3. Monteverde  (Tom Rankin)

Rising above Trastevere to the west, the Monteverde neighborhood is no longer just the green hill its name implies but rather a vibrant, relatively affluent residential neighborhood.  Your first impression is formed by the grand vistas across Rome from the Janiculum Hill, well worth the climb, and the great Fontanone built by Paul V Borghese at the dawn of the 17th century (visible in the opening sequences to Paolo Sorrentino’s La Grande Bellezza).

The area is blessed with great public parks enjoyed by Romans and visitors to the city. Villa Doria Pamphilj is where the noble family retreated from the city from the 17th century until the 1970’s when it was opened as a public park. When you’ve walked (or biked) enough, visit ViVi Bistrot, near the gate at Piazza Bel Respiro.
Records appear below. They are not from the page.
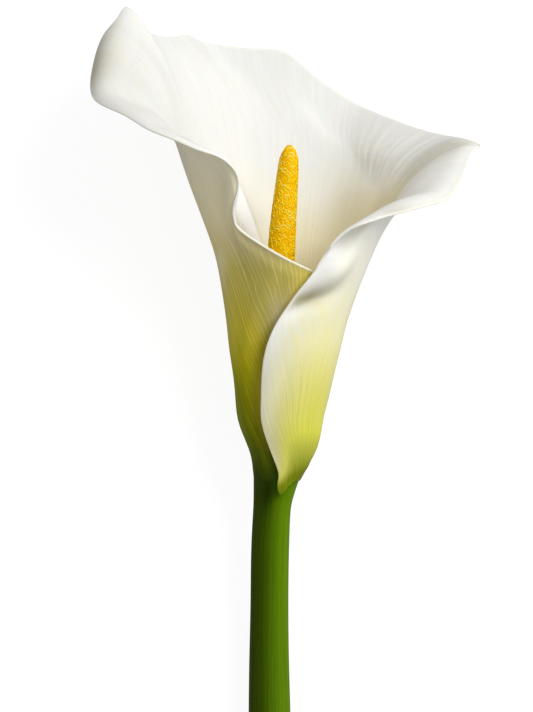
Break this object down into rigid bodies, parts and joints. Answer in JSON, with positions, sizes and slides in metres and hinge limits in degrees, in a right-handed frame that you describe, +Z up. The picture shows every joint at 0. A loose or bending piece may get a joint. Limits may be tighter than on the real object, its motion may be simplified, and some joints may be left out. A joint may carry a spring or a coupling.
{
  "type": "calla lily flower",
  "caption": "Cut calla lily bloom lying on its side: a white rolled spathe with a flared, overlapping rim, a yellow spadix inside, and a smooth green stem.",
  "frame": {"origin": "under the middle of the bloom's bounding box, on the surface it lies on", "axes": "+Y from the cut end of the stem to the mouth of the flower, +Z up from the surface, +X to the side of the overlapping right margin"},
  "size_m": [0.1086, 0.247, 0.0673],
  "materials": {
    "stem": "smooth waxy green plant skin with fine lengthwise streaks",
    "spathe": "satin white petal-like leaf, green at its foot, with fine raised veins",
    "spadix": "matt golden yellow, closely covered with small florets"
  },
  "bodies": {
    "root": {"stem": "stem", "spathe": "spathe", "spadix": "spadix"}
  },
  "joints": []
}
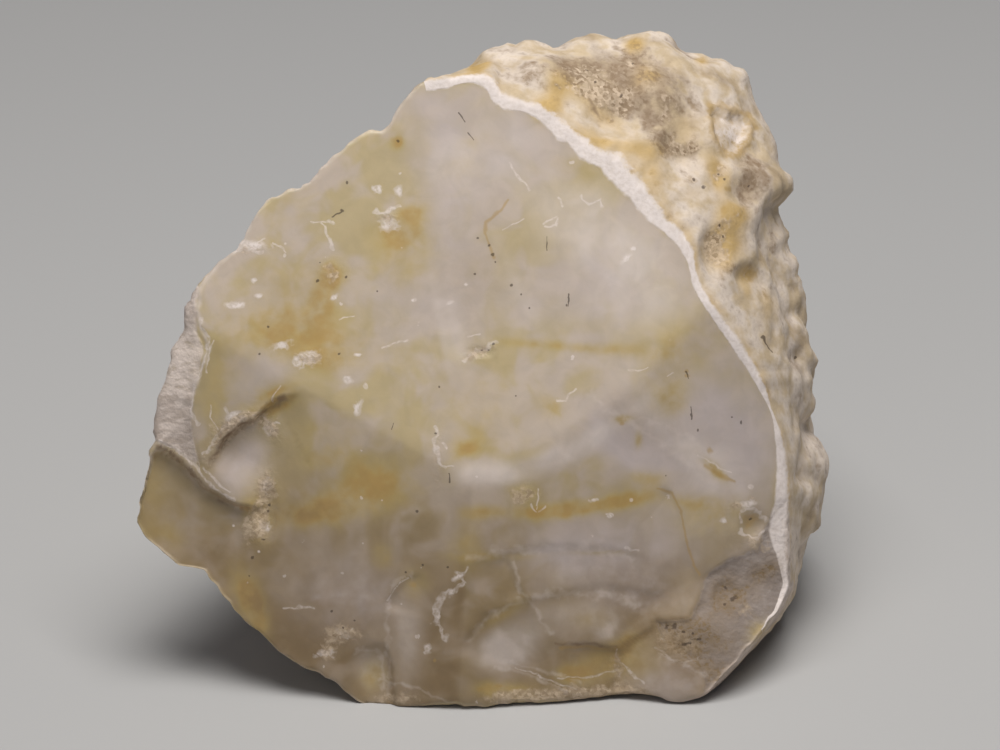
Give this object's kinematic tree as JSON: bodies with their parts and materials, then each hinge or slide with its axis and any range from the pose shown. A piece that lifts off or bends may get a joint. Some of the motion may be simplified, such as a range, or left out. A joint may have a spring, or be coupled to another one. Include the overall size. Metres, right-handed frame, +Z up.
{
  "type": "rough opal",
  "caption": "Broken piece of milky rough opal in a chalky, knobbly rind, standing on the flat spots of its underside with its fractured face to the front.",
  "frame": {"origin": "bottom centre of the stone's box, on the surface that it stands on", "axes": "+Z up, +X to the right across the broken face, +Y from the broken face towards the back"},
  "size_m": [0.0762, 0.0595, 0.0632],
  "materials": {
    "opal": "waxy milky opal, matt chalky rind"
  },
  "bodies": {
    "root": {"rough_opal": "opal"}
  },
  "joints": []
}
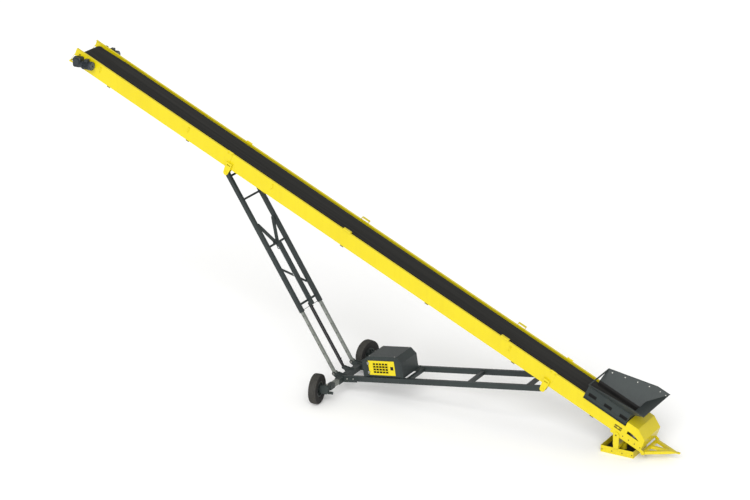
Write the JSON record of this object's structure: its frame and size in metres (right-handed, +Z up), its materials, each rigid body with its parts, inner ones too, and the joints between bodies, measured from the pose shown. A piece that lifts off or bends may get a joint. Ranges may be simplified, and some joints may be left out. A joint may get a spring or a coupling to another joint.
{
  "type": "radial stacker conveyor",
  "caption": "Wheeled radial stacker: a long troughed belt boom on telescopic legs and an axle, with a feed hopper over a swivelling foot.",
  "frame": {"origin": "centre of the foot's base on the ground, on the slewing axis, under the boom's foot hinge", "axes": "+X from the discharge head to the feed end and drawbar, +Y to the machine's left when towed, +Z up"},
  "size_m": [19.18, 3.7212, 8.8707],
  "materials": {
    "yellow_paint": "semi-gloss yellow paint",
    "slate_paint": "semi-gloss slate grey paint",
    "tyre": "matt tyre rubber",
    "belt_rubber": "matt belt cover rubber",
    "black_rubber": "matt black rubber",
    "galvanised": "zinc coated steel",
    "drum_steel": "machined steel",
    "roller_steel": "black steel tube",
    "motor_paint": "slate grey painted aluminium casing",
    "black_paint": "gloss black paint",
    "plated_rod": "hard chrome",
    "pin_steel": "turned steel",
    "engine_iron": "cast iron",
    "slide_plastic": "slide plastic",
    "bearing_iron": "painted cast iron"
  },
  "bodies": {
    "chassis": {"arm_right": "slate_paint", "arm_left": "slate_paint", "arm_cross_members": "slate_paint", "axle_beam": "slate_paint", "axle_extension_right": "galvanised", "axle_extension_left": "galvanised", "leg_foot_plates_right": "slate_paint", "leg_foot_plates_left": "slate_paint", "leg_foot_pins": "pin_steel", "lift_cylinder_lug": "slate_paint", "kingpins": "pin_steel", "kingpin_carriers": "slate_paint", "power_pack_housing": "slate_paint", "engine_block": "engine_iron"},
    "foot_yoke": {"foot_yoke": "yellow_paint"},
    "foot_tray": {"foot_tray": "yellow_paint", "foot_tray_mat": "black_rubber"},
    "upper_leg": {"outer_leg_tube_right": "slate_paint", "outer_leg_tube_left": "slate_paint", "outer_leg_pads": "slide_plastic", "outer_leg_braces": "slate_paint", "lift_cylinder_rod": "plated_rod"},
    "lower_leg": {"inner_leg_tube_right": "galvanised", "inner_leg_tube_left": "galvanised", "lift_cylinder_barrel": "black_paint"},
    "knuckle_right": {"knuckle_right": "slate_paint"},
    "knuckle_left": {"knuckle_left": "slate_paint"},
    "wheel_right": {"tyre_right": "tyre", "rim_right": "slate_paint", "hub_right": "slate_paint"},
    "wheel_left": {"tyre_left": "tyre", "rim_left": "slate_paint", "hub_left": "slate_paint"},
    "power_pack_door": {"power_pack_door": "yellow_paint"},
    "boom": {"arm_bracket_left": "yellow_paint", "arm_bracket_right": "yellow_paint", "belt": "belt_rubber", "drawbar": "yellow_paint", "feed_hopper": "slate_paint", "head_gearmotor_left": "motor_paint", "head_gearmotor_right": "motor_paint", "head_guard": "yellow_paint", "head_pulley": "drum_steel", "hopper_skirt_rubbers": "black_rubber", "leg_bracket_left": "yellow_paint", "leg_bracket_right": "yellow_paint", "lifting_saddles": "yellow_paint", "pulley_bearings": "bearing_iron", "return_roller_brackets": "yellow_paint", "return_rollers": "roller_steel", "side_channel_left": "yellow_paint", "side_channel_right": "yellow_paint", "side_clips": "yellow_paint", "tail_cheek_left": "yellow_paint", "tail_cheek_right": "yellow_paint", "tail_hood": "yellow_paint", "tail_pulley": "drum_steel", "trough_idler_frames": "slate_paint", "trough_rollers": "roller_steel"}
  },
  "joints": [
    {"name": "boom_luff", "type": "hinge", "parent": "chassis", "child": "boom", "pos_m": [-2.20313, 0, 1.50372], "axis": [0, 1, 0], "range_deg": [-14, 0]},
    {"name": "foot_hinge", "type": "hinge", "parent": "boom", "child": "foot_yoke", "pos_m": [0, 0, 0.625], "axis": [0, 1, 0], "range_deg": [-4, 18]},
    {"name": "slew", "type": "hinge", "parent": "foot_yoke", "child": "foot_tray", "pos_m": [0, 0, 0], "axis": [0, 0, 1], "continuous": true},
    {"name": "leg_swing", "type": "hinge", "parent": "chassis", "child": "lower_leg", "pos_m": [-8.735, 0, 0.57], "axis": [0, 1, 0], "range_deg": [-23.56, 0]},
    {"name": "leg_extension", "type": "slide", "parent": "lower_leg", "child": "upper_leg", "axis": [-0.5422, 0, 0.8403], "range_m": [-1.3, 0]},
    {"name": "knuckle_swivel_right", "type": "hinge", "parent": "chassis", "child": "knuckle_right", "pos_m": [-8.48, -1.377, 0.478], "axis": [0, 0, 1], "range_deg": [0, 80.8]},
    {"name": "knuckle_swivel_left", "type": "hinge", "parent": "chassis", "child": "knuckle_left", "pos_m": [-8.48, 1.377, 0.478], "axis": [0, 0, -1], "range_deg": [0, 80.8]},
    {"name": "wheel_spin_right", "type": "hinge", "parent": "knuckle_right", "child": "wheel_right", "pos_m": [-8.77612, -1.42508, 0.43], "axis": [0.9871, 0.1603, 0], "continuous": true},
    {"name": "wheel_spin_left", "type": "hinge", "parent": "knuckle_left", "child": "wheel_left", "pos_m": [-8.77612, 1.42508, 0.43], "axis": [0.9871, -0.1603, 0], "continuous": true},
    {"name": "power_pack_door_hinge", "type": "hinge", "parent": "chassis", "child": "power_pack_door", "pos_m": [-7.61271, -0.531, 0.76361], "axis": [0.1613, 0, -0.9869], "range_deg": [0, 105]}
  ],
  "couplings": [
    {"joint": "leg_swing", "follows": "boom_luff", "ratio": 1.6754},
    {"joint": "leg_extension", "follows": "boom_luff", "m_per_rad": 5.314}
  ]
}
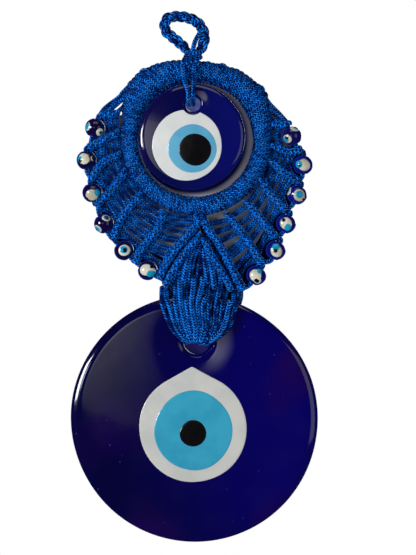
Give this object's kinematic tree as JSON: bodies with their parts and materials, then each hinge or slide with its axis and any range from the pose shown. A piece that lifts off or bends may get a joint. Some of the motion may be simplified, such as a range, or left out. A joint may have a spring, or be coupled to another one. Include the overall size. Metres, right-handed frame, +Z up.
{
  "type": "evil eye ornament",
  "caption": "Wall ornament: knotted hanging loop, cord-wrapped ring with fan of knotted ribs and edge beads, small glass eye disc in the ring and large glass eye disc below.",
  "frame": {"origin": "inside top of the hanging loop, where the nail or hook bears", "axes": "+Z up, -Y towards the viewer (the eyes face -Y), +X to the viewer's right"},
  "size_m": [0.14, 0.0219, 0.3],
  "materials": {
    "cord": "royal blue braided cord with a slight sheen",
    "cobalt_glass": "glossy dark cobalt glass, looks opaque",
    "white_glass": "glossy opaque white glass",
    "light_blue_glass": "glossy opaque light blue glass",
    "black_glass": "glossy black glass",
    "bead_glass": "glossy cobalt lampwork glass with small eyes",
    "ring_steel": "plain, hidden under the wrap"
  },
  "bodies": {
    "hanging_loop_body": {"hanging_loop": "cord", "loop_inner_strand": "cord"},
    "macrame": {"edge_cord_left": "cord", "edge_cord_right": "cord", "gather_bend": "cord", "gather_drops": "cord", "loop_base_cords": "cord", "loop_knot": "cord", "rib_left_1": "cord", "rib_left_2": "cord", "rib_left_3": "cord", "rib_left_4": "cord", "rib_left_5": "cord", "rib_left_6": "cord", "rib_left_7": "cord", "rib_left_8": "cord", "rib_right_1": "cord", "rib_right_2": "cord", "rib_right_3": "cord", "rib_right_4": "cord", "rib_right_5": "cord", "rib_right_6": "cord", "rib_right_7": "cord", "rib_right_8": "cord", "ring_core": "ring_steel", "ring_top_wrap": "cord", "ring_wrap": "cord", "small_disc_strands": "cord", "web_left_lower": "cord", "web_left_middle": "cord", "web_left_upper": "cord", "web_right_lower": "cord", "web_right_middle": "cord", "web_right_upper": "cord"},
    "large_disc": {"large_disc_glass": "cobalt_glass", "large_disc_iris": "light_blue_glass", "large_disc_pupil": "black_glass", "large_disc_white": "white_glass", "gather_front": "cord", "gather_back": "cord", "gather_bundle": "cord"},
    "small_disc": {"small_disc_glass": "cobalt_glass", "small_disc_white": "white_glass", "small_disc_iris": "light_blue_glass", "small_disc_pupil": "black_glass"},
    "bead_left_1_body": {"bead_left_1": "bead_glass"},
    "bead_left_2_body": {"bead_left_2": "bead_glass"},
    "bead_left_3_body": {"bead_left_3": "bead_glass"},
    "bead_left_4_body": {"bead_left_4": "bead_glass"},
    "bead_left_5_body": {"bead_left_5": "bead_glass"},
    "bead_left_6_body": {"bead_left_6": "bead_glass"},
    "bead_right_1_body": {"bead_right_1": "bead_glass"},
    "bead_right_2_body": {"bead_right_2": "bead_glass"},
    "bead_right_3_body": {"bead_right_3": "bead_glass"},
    "bead_right_4_body": {"bead_right_4": "bead_glass"},
    "bead_right_5_body": {"bead_right_5": "bead_glass"},
    "bead_right_6_body": {"bead_right_6": "bead_glass"}
  },
  "joints": [
    {"name": "ornament_swing", "type": "hinge", "parent": "hanging_loop_body", "child": "macrame", "pos_m": [0.0072, -0.0004, -0.0163], "axis": [-1, 0, 0], "range_deg": [-50, 50], "deforming": ["loop_base_cords"]},
    {"name": "small_disc_swing", "type": "hinge", "parent": "macrame", "child": "small_disc", "pos_m": [0.0057, -0.0069, -0.0335], "axis": [-1, 0, 0], "range_deg": [-3, 45], "deforming": ["small_disc_strands"]},
    {"name": "large_disc_swing", "type": "hinge", "parent": "macrame", "child": "large_disc", "pos_m": [0.0083, 0.0003, -0.151], "axis": [-1, 0, 0], "range_deg": [-30, 30], "deforming": ["gather_bend"]},
    {"name": "bead_left_1_spin", "type": "hinge", "parent": "macrame", "child": "bead_left_1_body", "pos_m": [-0.0493, 0, -0.0598], "axis": [-0.3299, 0, -0.944], "continuous": true},
    {"name": "bead_left_2_spin", "type": "hinge", "parent": "macrame", "child": "bead_left_2_body", "pos_m": [-0.0541, 0, -0.078], "axis": [0.0984, 0, -0.9952], "continuous": true},
    {"name": "bead_left_3_spin", "type": "hinge", "parent": "macrame", "child": "bead_left_3_body", "pos_m": [-0.0508, 0, -0.0964], "axis": [0.2162, 0, -0.9763], "continuous": true},
    {"name": "bead_left_4_spin", "type": "hinge", "parent": "macrame", "child": "bead_left_4_body", "pos_m": [-0.0442, 0, -0.114], "axis": [0.4044, 0, -0.9146], "continuous": true},
    {"name": "bead_left_5_spin", "type": "hinge", "parent": "macrame", "child": "bead_left_5_body", "pos_m": [-0.0328, 0, -0.1292], "axis": [0.7154, 0, -0.6987], "continuous": true},
    {"name": "bead_left_6_spin", "type": "hinge", "parent": "macrame", "child": "bead_left_6_body", "pos_m": [-0.0194, 0, -0.1405], "axis": [0.8349, 0, -0.5504], "continuous": true},
    {"name": "bead_right_1_spin", "type": "hinge", "parent": "macrame", "child": "bead_right_1_body", "pos_m": [0.0624, 0, -0.0643], "axis": [0.3992, 0, -0.9169], "continuous": true},
    {"name": "bead_right_2_spin", "type": "hinge", "parent": "macrame", "child": "bead_right_2_body", "pos_m": [0.0687, 0, -0.0806], "axis": [-0.0676, 0, -0.9977], "continuous": true},
    {"name": "bead_right_3_spin", "type": "hinge", "parent": "macrame", "child": "bead_right_3_body", "pos_m": [0.0653, 0, -0.0976], "axis": [-0.4099, 0, -0.9121], "continuous": true},
    {"name": "bead_right_4_spin", "type": "hinge", "parent": "macrame", "child": "bead_right_4_body", "pos_m": [0.059, 0, -0.114], "axis": [-0.4005, 0, -0.9163], "continuous": true},
    {"name": "bead_right_5_spin", "type": "hinge", "parent": "macrame", "child": "bead_right_5_body", "pos_m": [0.0532, 0, -0.1291], "axis": [-0.4496, 0, -0.8932], "continuous": true},
    {"name": "bead_right_6_spin", "type": "hinge", "parent": "macrame", "child": "bead_right_6_body", "pos_m": [0.0422, 0, -0.1433], "axis": [-0.6213, 0, -0.7836], "continuous": true}
  ]
}
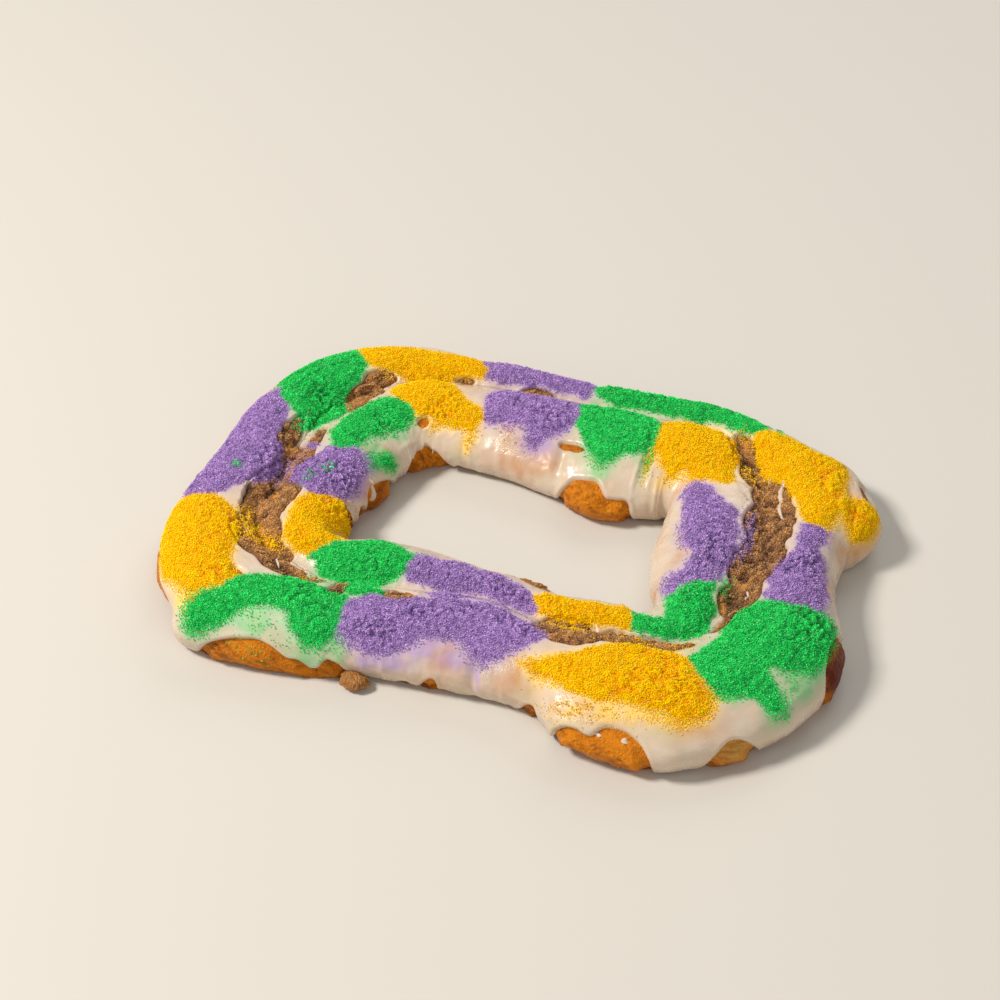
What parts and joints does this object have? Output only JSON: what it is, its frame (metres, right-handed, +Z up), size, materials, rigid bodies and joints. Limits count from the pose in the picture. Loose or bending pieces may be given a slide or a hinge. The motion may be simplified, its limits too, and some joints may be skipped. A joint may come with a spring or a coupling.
{
  "type": "king cake",
  "caption": "Oblong ring of sweet dough strands with cinnamon filling in the groove, white icing over the top and patches of purple, green and gold sugar.",
  "frame": {"origin": "centre of the underside of the cake's box, on the surface it stands on", "axes": "+X along the long side, to the right as seen from the near side; +Y from the near side to the back; +Z up"},
  "size_m": [0.4746, 0.3603, 0.0442],
  "materials": {
    "crust": "baked golden-brown crust, satin",
    "cinnamon": "grainy baked cinnamon sugar",
    "icing": "poured white sugar icing, soft gloss, thin enough in places for the crust to tint it",
    "sugar_purple": "loose coarse coloured sugar",
    "sugar_green": "loose coarse coloured sugar",
    "sugar_gold": "loose coarse coloured sugar"
  },
  "bodies": {
    "root": {"cinnamon_filling": "cinnamon", "cinnamon_lump_foot": "cinnamon", "cinnamon_lump_top": "cinnamon", "dough": "crust", "icing": "icing", "sugar_inner_01_purple": "sugar_purple", "sugar_inner_02_gold": "sugar_gold", "sugar_inner_03_green": "sugar_green", "sugar_inner_04_purple": "sugar_purple", "sugar_inner_05_gold": "sugar_gold", "sugar_inner_06_green": "sugar_green", "sugar_inner_07_purple": "sugar_purple", "sugar_inner_08_gold": "sugar_gold", "sugar_inner_09_green": "sugar_green", "sugar_inner_10_purple": "sugar_purple", "sugar_inner_11_gold": "sugar_gold", "sugar_inner_12_green": "sugar_green", "sugar_outer_01_purple": "sugar_purple", "sugar_outer_02_gold": "sugar_gold", "sugar_outer_03_green": "sugar_green", "sugar_outer_04_purple": "sugar_purple", "sugar_outer_05_gold": "sugar_gold", "sugar_outer_06_gold": "sugar_gold", "sugar_outer_07_green": "sugar_green", "sugar_outer_08_purple": "sugar_purple", "sugar_outer_09_gold": "sugar_gold", "sugar_outer_10_green": "sugar_green", "sugar_outer_11_purple": "sugar_purple", "sugar_outer_12_gold": "sugar_gold", "sugar_outer_13_green": "sugar_green"}
  },
  "joints": []
}
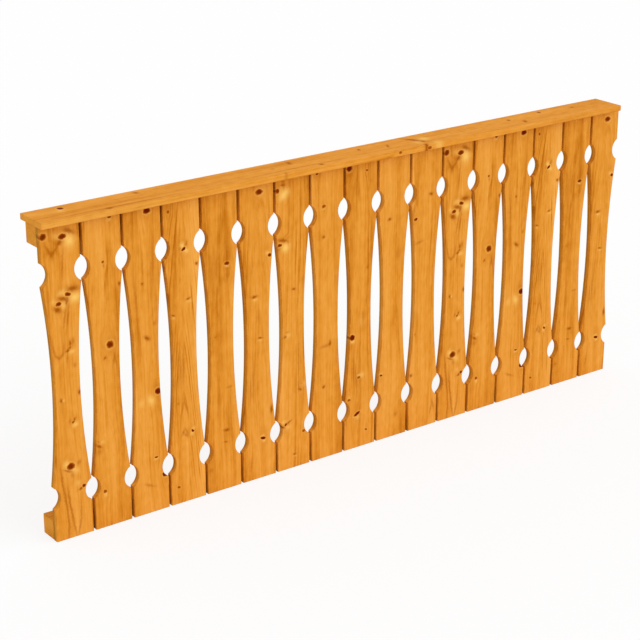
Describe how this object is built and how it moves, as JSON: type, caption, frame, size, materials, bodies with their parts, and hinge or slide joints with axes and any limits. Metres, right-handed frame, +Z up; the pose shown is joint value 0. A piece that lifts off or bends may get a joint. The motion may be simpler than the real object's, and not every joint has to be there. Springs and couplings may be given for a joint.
{
  "type": "wooden balustrade panel",
  "caption": "Balustrade panel of upright sawn boards with pointed oval holes and long waisted gaps, on two square rails under a flat handrail.",
  "frame": {"origin": "middle of the bottom rail's left end face", "axes": "+X along the panel, from the left end to the right as seen from the balusters' side; +Y from the balusters to the rails, so the show side faces -Y; +Z up"},
  "size_m": [1.91, 0.105, 0.84],
  "materials": {
    "baluster_wood": "clear honey oak glaze, satin",
    "rail_wood": "clear honey oak glaze, satin",
    "handrail_wood": "clear honey oak glaze, satin"
  },
  "bodies": {
    "root": {"baluster_01": "baluster_wood", "baluster_02": "baluster_wood", "baluster_03": "baluster_wood", "baluster_04": "baluster_wood", "baluster_05": "baluster_wood", "baluster_06": "baluster_wood", "baluster_07": "baluster_wood", "baluster_08": "baluster_wood", "baluster_09": "baluster_wood", "baluster_10": "baluster_wood", "baluster_11": "baluster_wood", "baluster_12": "baluster_wood", "baluster_13": "baluster_wood", "baluster_14": "baluster_wood", "baluster_15": "baluster_wood", "baluster_16": "baluster_wood", "baluster_17": "baluster_wood", "top_rail": "rail_wood", "bottom_rail": "rail_wood", "handrail": "handrail_wood"}
  },
  "joints": []
}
Teatro Palladium. Photo Emily Knight

4. Garbatella (Emily Knight & Andrew Kranis)

Built in the 1920’s and 30’s to house railway and dock workers, Garbatella was inspired by the utopian Garden Cities concept of Ebenezer Howard. Throughout the area you’ll see a distinctive architectural style known as Barochetto due to its Baroque flourishes and decorative motifs. When the Fascist government came in, the number and density of buildings started to rise. Nevertheless, the community spirit remained and to this day the lush greenery is very much a feature of this lesser-visited part of Rome.

The neighborhood is home to the Teatro Palladium, once a cinema and now a thriving theatre and arts space. As our docent Andrew Kranis told us, right around the corner you’ll find Bar Foschi where Pier Paolo Pasolini sat for hours working on his novels and screenplays.

San Giovanni in Laterano. Photo Emily Knight

5. San Giovanni (Jose de Peralta)

Giving this neighborhood its name, San Giovanni in Laterano was the first Christian Basilica ever built in Rome, which makes a visit almost as important as climbing St. Peter’s Dome. Some of the unique relics of San Giovanni include the actual doors of Julius Caesar’s Senate in the Roman Forum, transferred here by the architect Borromini when he vamped up the 4th century mother church in the 1600’s, and a lovely fresco fragment by Giotto dating back to 1300. The piazza outside the church boasts Rome’s tallest and oldest Egyptian obelisk. You can discover more about the significance of the Basilica to the Catholic faith on our First Church, the Lateran and Early Christianity walking tour, and then ponder your visit with an espresso or glass of Lazio red wine at either Caffe L’800, with outdoor seating, or the Circolo degli Artisti, featuring live local musicians in its garden area in the evenings.

Saint Agnes Church

Bonus: Catacombs (Katarzyna Parys and Prof. Erik Thaddeus Walters)

The two little-known catacombs, Santa Priscilla and Santa Agnese are among the best preserved, representative and fascinating catacombs in Rome, far from the madding crowd. The catacomb of Priscilla on the Via Salaria, created in a Roman sand quarry in the late 2nd century expanded to a depth of 3 levels and had 13 km of galleries with about 40 thousand burial niches. Many walls and ceilings are beautifully painted with early Christian Biblical scenes. Here we find the oldest known paintings representing Saint Mary.

The Santa Agnese (Saint Agnes) catacomb is smaller, but interesting because of the architectural elements sculpted in the tufa rock. The monumental complex consists also of a beautiful 7th century church, the ruins of an enormous 4th century cemetery basilica and the mausoleum of Constantina, known as Santa Costanza church, with great 4th century mosaics, where you can often crash a wedding ceremony, especially on Saturday and Sunday.

Unbeknownst to many historians of Roman Antiquity, the Catacombs of Saint Agnes reveal much more than what lies hidden beneath the surface, including the smallest but best-preserved intact inhumation burial site in Rome (the human bones you see are real!). This walk unveils four major themes for better understanding the ancient Mediterranean world and its connection with our own: the transition from “pagan” Rome to “Christian” Rome; the sociological situations that condition any human person’s “choices”; Michelangelo’s “third” model for the dome of St. Peter’s Basilica; and the Flemish Enlightenment’s obsession with the site. The site’s Mausoleum of Constance is Rome’s best-preserved structure after the Pantheon. Truth is stranger than fiction.